One seasoned member of the legal fraternity sniffed: “It’s as if he wants to warn friends and opponents, including both the OECS Court of appeal and the Privy Council, that he wields unlimited power.”
By informed account, a missive to the Bar membership from their president expresses her disagreement with the reasoning of both the Court of Appeal and the Privy Council. She also does not agree with fellow lawyers who insisted that more time is required to consider the proposed Bill. Neither does she recognize any need of special consultancy services.

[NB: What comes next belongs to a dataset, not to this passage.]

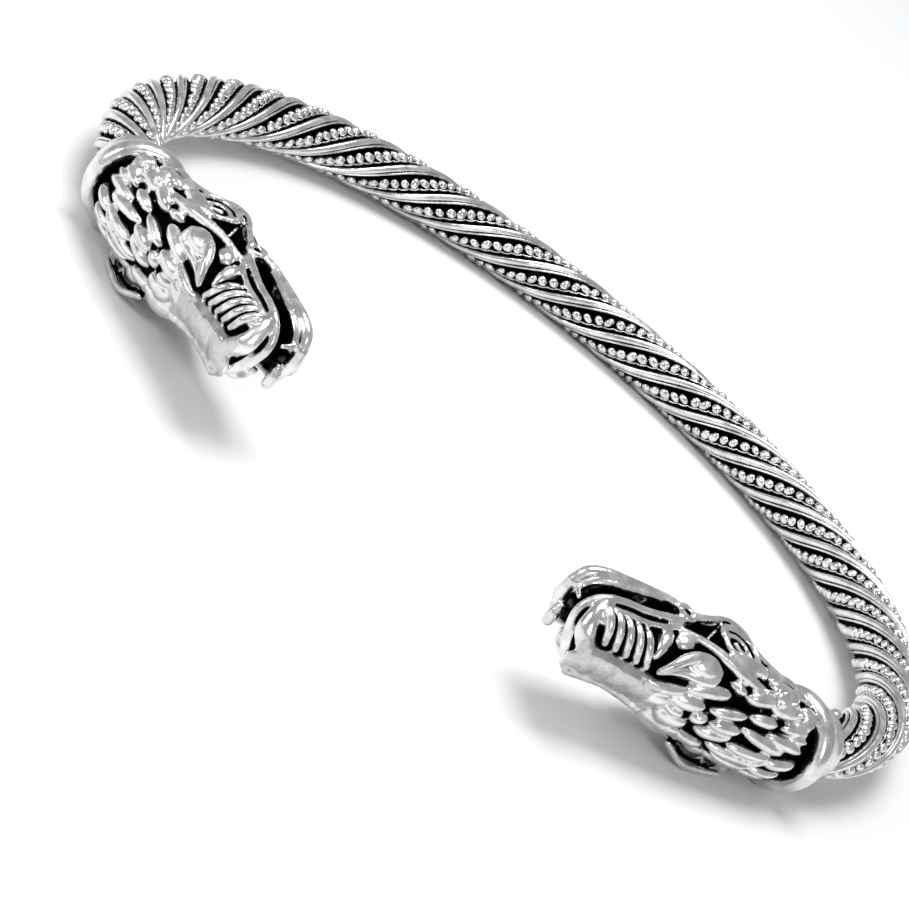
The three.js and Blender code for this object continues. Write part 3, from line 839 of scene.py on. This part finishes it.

Especially instructive is the following from Mde President: “We all know that one cannot express an opinion nowadays without being labeled, and these days, shockingly, not expressing an opinion also gets you labelled. We have become so polarized that the silent majority is being eroded. But it is not dead.”
Labelled as what? (It comes to mind that shortly after the current government took office in 2021, a pending court case brought by the Customs department against then opposition MP Ernest Hilaire was withdrawn without public explanation. Hilaire’s related comment to the press at the time was that since his party had been returned to office, he now had the power to take revenge on his enemies. Perhaps sensing the impact of his words even on seasoned media representatives, he quickly added: “I have the power to do that—but I won’t.”)
The Bar president saw no need to elaborate on what, by her own discombobulating declaration, “we all know.” Her ominous note ended with an appeal to association members to pay outstanding Bar dues for 2024, “because a more visible bar will become a more active Bar, and a more active Bar will become a more respected Bar.”
Respected by whom? That, too, the Bar president cautiously kept to herself!